For most of this decade, the two companies have been the top two smartphone makers in the world by market share, with Samsung usually on top. (Recently, Huawei usurped Apple's number-two spot). The two companies battled it out in court for years, with Apple accusing Samsung of ripping off its ideas and violating its patents. Most of those battles have been settled.
At the same time, Samsung also provides Apple with key components, such as screens and other hardware, for devices including the iPhone and iPad.
For the last couple years, Apple has been placing more importance on its services business, which continues to grow while iPhone sales plateau.
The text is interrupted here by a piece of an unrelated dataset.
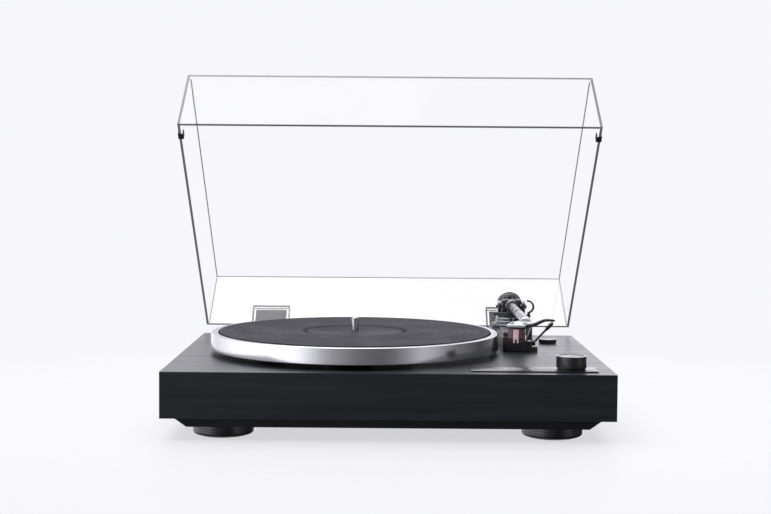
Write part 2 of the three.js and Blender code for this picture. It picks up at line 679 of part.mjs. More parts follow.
// A phono socket: a barrel with a small bore, and a collar that sits outside the plate.
function makePhonoSocket(x) {
  const plateBack = backFace - 2.2 + 2 * GAP + TERMINALS.plate;
  const profile = [
    [0, backFace - 12], [4.2, backFace - 12], [4.2, plateBack], [6.4, plateBack],
    [6.4, plateBack + 1.8], [4.2, plateBack + 1.8], [4.2, backFace + 9], [1.6, backFace + 9],
    [1.6, backFace + 1], [0, backFace + 1],
  ];
  return turnedAlongY(profile, x, terminalZ, 20);
}

function makeGroundTerminal() {
  const plateBack = backFace - 2.2 + 2 * GAP + TERMINALS.plate;
  const profile = [
    [0, backFace - 9], [2.2, backFace - 9], [2.2, plateBack + 0.4], [5, plateBack + 0.4],
    [5, backFace + 5], [2.2, backFace + 5], [2.2, backFace + 7.5], [0, backFace + 7.5],
  ];
  return turnedAlongY(profile, 60, terminalZ, 18);
}

// The low-voltage inlet: a square body with a round hole and a pin in the middle of it.
function makePowerJack() {
  const face = backFace - 0.2;
  return block(80.3, 90.7, face - 14, face, terminalZ - 5.7, terminalZ + 5.7)
    .subtract(rod(2.9, [85.5, face - 10, terminalZ], [85.5, face + 1, terminalZ], 18))
    .add(rod(1, [85.5, face - 11, terminalZ], [85.5, face - 1.5, terminalZ], 12));
}

piece('terminal_plate', makeTerminalPlate(), BLACK_PLASTIC);
piece('phono_socket_left', makePhonoSocket(24), BRASS);
piece('phono_socket_right', makePhonoSocket(42), BRASS);
piece('ground_terminal', makeGroundTerminal(), CHROME);
piece('power_jack', makePowerJack(), BLACK_PLASTIC);
piece('circuit_board', block(14, 98, 92, 150, -33, -31.4), BOARD);

// ---------------------------------------------------------------- hinges on the plinth

// The bracket's two ears reach back from its plate and hold the pin.
function makeBracket(x) {
  const { y, z, pin, barrel, leafHalf } = HINGE;
  const half = leafHalf + 5;
  const ears = block(x - half, x + half, backFace + GAP, y, z - barrel, z + 2)
    .add(rod(barrel, [x - half, y, z], [x + half, y, z], 24))
    .subtract(block(x - half + 4.2, x + half - 4.2, backFace + 3, y + 20, z - 20, z + 20));
  return block(x - half, x + half, backFace + GAP, backFace + 3, -40, z - 2)
    .add(ears)
    .subtract(rod(pin + GAP, [x - half - 1, y, z], [x + half + 1, y, z], 18));
}

for (const [side, x] of [['left', -HINGE.x], ['right', HINGE.x]]) {
  const reach = HINGE.leafHalf + 5.4;
  const pin = rod(HINGE.pin, [x - reach, HINGE.y, HINGE.z], [x + reach, HINGE.y, HINGE.z], 16);
  piece(`hinge_bracket_${side}`, makeBracket(x), BLACK_PLASTIC);
  piece(`hinge_pin_${side}`, pin, STEEL);
}

// ---------------------------------------------------------------- dust cover

// The cover is drawn closed, about the hinge axis, and its group then swings it open.
const cover = new THREE.Group();
cover.position.set(0, HINGE.y, HINGE.z);
cover.rotation.x = -HINGE.open * DEG;
deck.add(cover);

const rim = COVER_RIM - HINGE.z; // the rim's height above the hinge axis
const coverBack = COVER.depth / 2 - HINGE.y; // the rear wall's outer face at the rim

function makeCover() {
  const c = COVER;
  const x = c.width / 2;
  const y = c.depth / 2;
  const t = c.wall;
  const outer = frustum(x, y, rim, x - c.draftX, y - c.draftY, rim + c.height);
  const inner = frustum(
    x - t, y - t, rim - 1, x - c.draftX - t, y - c.draftY - t, rim + c.height - t,
  );
  return outer.subtract(inner).translate([0, -HINGE.y, 0]);
}

// A clear pocket glued to the rear wall's outside, open at the bottom for the hinge blade.
function makePocket(x) {
  const { half, height, depth, wall } = POCKET;
  const y0 = coverBack + GAP;
  return block(x - half, x + half, y0, y0 + depth, rim, rim + height)
    .subtract(block(x - half + wall, x + half - wall, y0 + 1.6, y0 + depth - 1.8, rim - 1, rim + height - wall));
}

// The hinge leaf: a barrel on the pin, an arm, and a flat blade that stands in the pocket.
function makeLeaf(x) {
  const { pin, barrel, leafHalf } = HINGE;
  const blade0 = coverBack + GAP + 1.6 + GAP;
  const blade1 = coverBack + GAP + POCKET.depth - 1.8 - GAP;
  const outline = [
    [-1, barrel], [blade0, rim - 8], [blade0, rim + 25], [blade1, rim + 25],
    [blade1, rim - 4], [3, barrel - 1], [3, -1], [-5.5, 1],
  ];
  return profileAlongX(outline, x - leafHalf, x + leafHalf)
    .add(rod(barrel - 0.2, [x - leafHalf, 0, 0], [x + leafHalf, 0, 0], 24))
    .subtract(rod(pin + GAP, [x - leafHalf - 1, 0, 0], [x + leafHalf + 1, 0, 0], 18));
}

// A rubber stop that grips the side wall's rim near the front corner.
function makeBumper(side) {
  const { fromFront, length, height, skin, grip } = BUMPER;
  const x = COVER.width / 2;
  const y = -COVER.depth / 2 - HINGE.y + fromFront;
  const groove = block(x - COVER.wall - 0.8, x + GAP, y - 1, y + length + 1, rim - GAP, rim + height + 1);
  const body = block(x - COVER.wall - grip - 1, x + grip, y, y + length, rim - skin, rim + height);
  const clip = body.subtract(groove);
  return side > 0 ? clip : clip.mirror([1, 0, 0]);
}

piece('dust_cover', makeCover(), CLEAR, cover);
for (const [side, sign] of [['left', -1], ['right', 1]]) {
  piece(`hinge_pocket_${side}`, makePocket(sign * HINGE.x), CLEAR, cover);
  piece(`hinge_leaf_${side}`, makeLeaf(sign * HINGE.x), BLACK_PLASTIC, cover);
  piece(`cover_bumper_${side}`, makeBumper(sign), RUBBER, cover);
}

export default player;
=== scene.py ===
# Looks for the turntable record player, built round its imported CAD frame. +Z is up.
# Shapes and places are in millimetres until to_object makes meshes of them; looks are in metres.
import json
import math

import bmesh
import bpy
from mathutils import Matrix, Vector


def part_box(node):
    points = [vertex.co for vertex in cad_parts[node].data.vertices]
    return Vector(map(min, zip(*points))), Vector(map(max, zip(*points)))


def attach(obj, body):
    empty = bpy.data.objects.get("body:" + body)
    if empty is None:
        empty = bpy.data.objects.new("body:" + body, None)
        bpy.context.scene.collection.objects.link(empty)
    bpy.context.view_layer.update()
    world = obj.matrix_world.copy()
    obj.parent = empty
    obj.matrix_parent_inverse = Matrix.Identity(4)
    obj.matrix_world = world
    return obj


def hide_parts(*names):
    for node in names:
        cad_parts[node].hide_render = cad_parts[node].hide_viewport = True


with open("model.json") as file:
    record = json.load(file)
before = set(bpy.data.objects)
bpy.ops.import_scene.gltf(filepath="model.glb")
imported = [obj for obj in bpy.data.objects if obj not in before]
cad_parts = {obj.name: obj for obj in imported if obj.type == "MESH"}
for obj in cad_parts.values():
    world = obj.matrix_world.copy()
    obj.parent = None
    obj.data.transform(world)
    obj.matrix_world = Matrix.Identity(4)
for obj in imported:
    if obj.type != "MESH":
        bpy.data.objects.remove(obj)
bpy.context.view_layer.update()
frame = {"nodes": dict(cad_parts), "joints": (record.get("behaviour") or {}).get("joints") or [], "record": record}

MM = 0.001
TO_METRES = Matrix.Scale(MM, 4)
STAND_X = Matrix(((0, 0, 1, 0), (1, 0, 0, 0), (0, 1, 0, 0), (0, 0, 0, 1)))  # turns x, y, z to y, z, x
JOINTS = {j["name"]: j for j in frame["joints"]}

# ------------------------------------------------------------------ places taken from the frame


def box(node):
    """A CAD node's lowest and highest corner."""
    return [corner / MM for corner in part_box(node)]


def middle(node):
    low, high = box(node)
    return (low + high) / 2


def joint_at(name):
    return Vector(JOINTS[name]["pos_m"]) / MM


def on_table(point):
    """The spot on the table under a point, for a lathe about an upright axis."""
    return Vector((point.x, point.y, 0))


DECK = middle("plinth")
DECK.z = box("plinth")[1].z
SPINDLE = joint_at("platter_spin")
PIVOT = joint_at("tonearm_swing")
HINGE = joint_at("cover_hinge")
OPEN_ANGLE = math.radians(JOINTS["cover_hinge"]["range_deg"][1])
HEAD_OFFSET = math.radians(18)  # the headshell's angle to the tube

# ------------------------------------------------------------------ materials


class Nodes:
    """A node tree, with short ways to add and join its nodes."""

    def __init__(self, tree):
        self.tree = tree

    def add(self, kind, **settings):
        node = self.tree.nodes.new(kind)
        for key, value in settings.items():
            setattr(node, key, value)
        return node

    def link(self, source, target):
        self.tree.links.new(source, target)

    def ramp(self, value, low, high, out_low, out_high, **settings):
        node = self.add("ShaderNodeMapRange", **settings)
        for key, number in zip(("From Min", "From Max", "To Min", "To Max"), (low, high, out_low, out_high)):
            node.inputs[key].default_value = number
        self.link(value, node.inputs["Value"])
        return node.outputs["Result"]

    def math(self, kind, *values, **settings):
        """A Math node fed by sockets and numbers."""
        node = self.add("ShaderNodeMath", operation=kind, **settings)
        for value, socket in zip(values, node.inputs):
            if hasattr(value, "links"):
                self.link(value, socket)
            else:
                socket.default_value = value
        return node.outputs[0]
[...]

Apple CEO Tim Cook said last week in his revised outlook that services generated $10.8 billion in fiscal Q1 and that Apple plans to double the size of its service business from 2016 to 2020.
"We look forward to bringing the iTunes and AirPlay 2 experience to even more customers around the world through Samsung Smart TVs, so iPhone, iPad and Mac users have yet another way to enjoy all their favorite content on the biggest screen in their home," said Eddy Cue, senior vice president of Internet Software and Services at Apple, in a press release announcing the deal.
Apple hasn't announced it yet, but it's largely expected to launch a TV service that combines free and paid content later this year. A partnership with Samsung could help it get that service in front of more eyeballs, including people who might not own Apple phones or tablets.